# DO THIS:
Restate word for word the lines that begin the listing and end with the line holding "ice_round = 3.5".

# SOURCE EXCERPT:
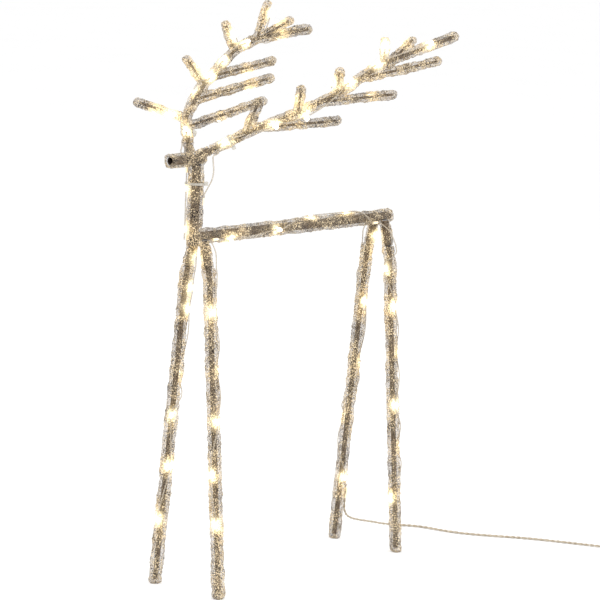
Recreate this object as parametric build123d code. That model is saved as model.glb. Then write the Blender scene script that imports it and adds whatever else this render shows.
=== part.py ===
from build123d import *
import math
import os

# Light up yard reindeer: a welded tube body, and four legs and two antlers that plug into it.
# Every tube, leg and antler twig carries a coat of clear ice plastic, and a string of small
# lamps is wound on the outside of the ice. All sizes are millimetres.
# +x runs from nose to tail, -y is the deer's left side, +z is up, and the feet stand on z = 0.

# ---------------------------------------------------------------- body
spine_height = 396.0       # axis of the spine tube above the ground
leg_spacing = 324.0        # front legs to rear legs
front_x = -144.0           # plane of the front legs
spine_past_rear = 15.0     # spine tube behind the rear legs
neck_forward = 9.0         # neck axis ahead of the front legs
neck_below_spine = 6.0     # end of the neck tube under the spine axis
head_rise = 85.0           # axis of the head tube above the spine axis
head_reach = 42.0          # open nose of the head tube ahead of the neck axis
head_behind = 9.0          # head tube behind the neck axis
body_tube = 10.0           # outer diameter of the spine, neck and head tubes
body_wall = 1.0
spine_ice = 16.6           # outer diameters of the ice
neck_ice = 17.6
head_ice = 15.6
ice_past_spine = 4.0       # ice over the tail end of the spine tube
ice_past_nose = 4.0        # ice ahead of the open nose
neck_ice_gap = 2.0         # neck ice stops this far under the head tube
neck_ice_below = 9.5       # neck ice under the spine axis
head_ice_behind = 11.0     # head ice behind the neck axis
ice_round = 3.5            # rounding at the ends of the body's ice

# ---------------------------------------------------------------- legs
foot_spread = 94.0         # between the two feet of a pair, at the ground
knee_spread = 34.0         # between the two knees of a pair
knee_drop = 44.0           # knees below the spine axis
root_spread = 15.0         # between the two sockets of a pair, at their roots
root_drop = 4.0            # socket roots below the spine axis
knee_bend = 60.0           # radius of the bend at the knee
leg_rod = 6.0
leg_ice = 14.6
leg_ice_round = 1.2        # rounding of the ice at the top of a leg
foot_round = 3.6           # rounding round the flat of a foot
rod_above_foot = 5.0       # rod stops this far above the ground, inside the ice

# ---------------------------------------------------------------- sockets
socket_wall = 1.15
peg_clearance = 0.1        # radial, between a peg and its socket
peg_end_gap = 0.5          # between the end of a peg and the bottom of its socket
mouth_gap = 0.5            # between a socket's mouth and the ice that butts on it
leg_socket_length = 30.0
leg_socket_floor = 4.0     # solid end of a leg socket
socket_ice_wall = 2.2      # ice over a socket
socket_ice_short = 0.2     # bare socket left at its mouth
antler_socket_length = 15.0
antler_socket_floor = 2.5

# ---------------------------------------------------------------- antlers
# Points are measured from where the neck and head axes cross: back, outwards and up.
beam_rod = 5.0
tine_rod = 3.0
beam_ice = 11.8
tine_ice = 10.8
beam_bend = 40.0
tip_round = 4.2
rod_short_of_tip = 6.0

left_beam = [(-5, 5.5, 3.5), (29, 44, 31), (85, 69, 52.5), (142, 77, 71.5), (205, 92, 105.5), (321, 107, 135)]
right_beam = [(-5, 5.5, 3.5), (29, 44, 39.5), (88, 69, 73), (147, 77, 109), (205, 92, 120.5), (320, 107, 129)]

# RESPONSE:
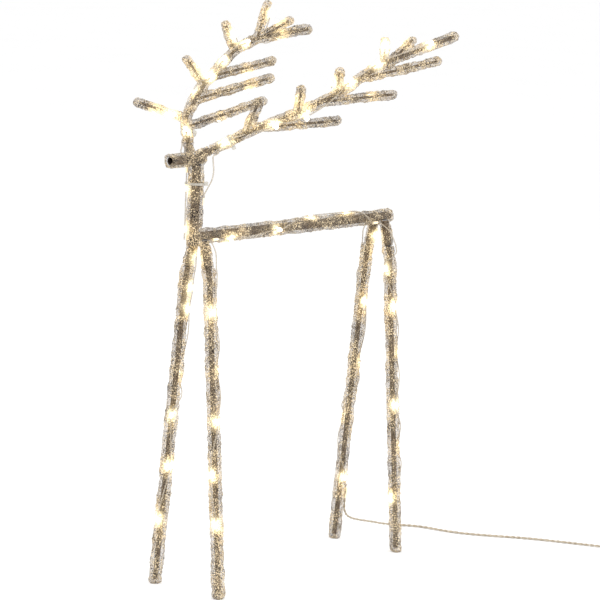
Recreate this object as parametric build123d code. That model is saved as model.glb. Then write the Blender scene script that imports it and adds whatever else this render shows.
=== part.py ===
from build123d import *
import math
import os

# Light up yard reindeer: a welded tube body, and four legs and two antlers that plug into it.
# Every tube, leg and antler twig carries a coat of clear ice plastic, and a string of small
# lamps is wound on the outside of the ice. All sizes are millimetres.
# +x runs from nose to tail, -y is the deer's left side, +z is up, and the feet stand on z = 0.

# ---------------------------------------------------------------- body
spine_height = 396.0       # axis of the spine tube above the ground
leg_spacing = 324.0        # front legs to rear legs
front_x = -144.0           # plane of the front legs
spine_past_rear = 15.0     # spine tube behind the rear legs
neck_forward = 9.0         # neck axis ahead of the front legs
neck_below_spine = 6.0     # end of the neck tube under the spine axis
head_rise = 85.0           # axis of the head tube above the spine axis
head_reach = 42.0          # open nose of the head tube ahead of the neck axis
head_behind = 9.0          # head tube behind the neck axis
body_tube = 10.0           # outer diameter of the spine, neck and head tubes
body_wall = 1.0
spine_ice = 16.6           # outer diameters of the ice
neck_ice = 17.6
head_ice = 15.6
ice_past_spine = 4.0       # ice over the tail end of the spine tube
ice_past_nose = 4.0        # ice ahead of the open nose
neck_ice_gap = 2.0         # neck ice stops this far under the head tube
neck_ice_below = 9.5       # neck ice under the spine axis
head_ice_behind = 11.0     # head ice behind the neck axis
ice_round = 3.5            # rounding at the ends of the body's ice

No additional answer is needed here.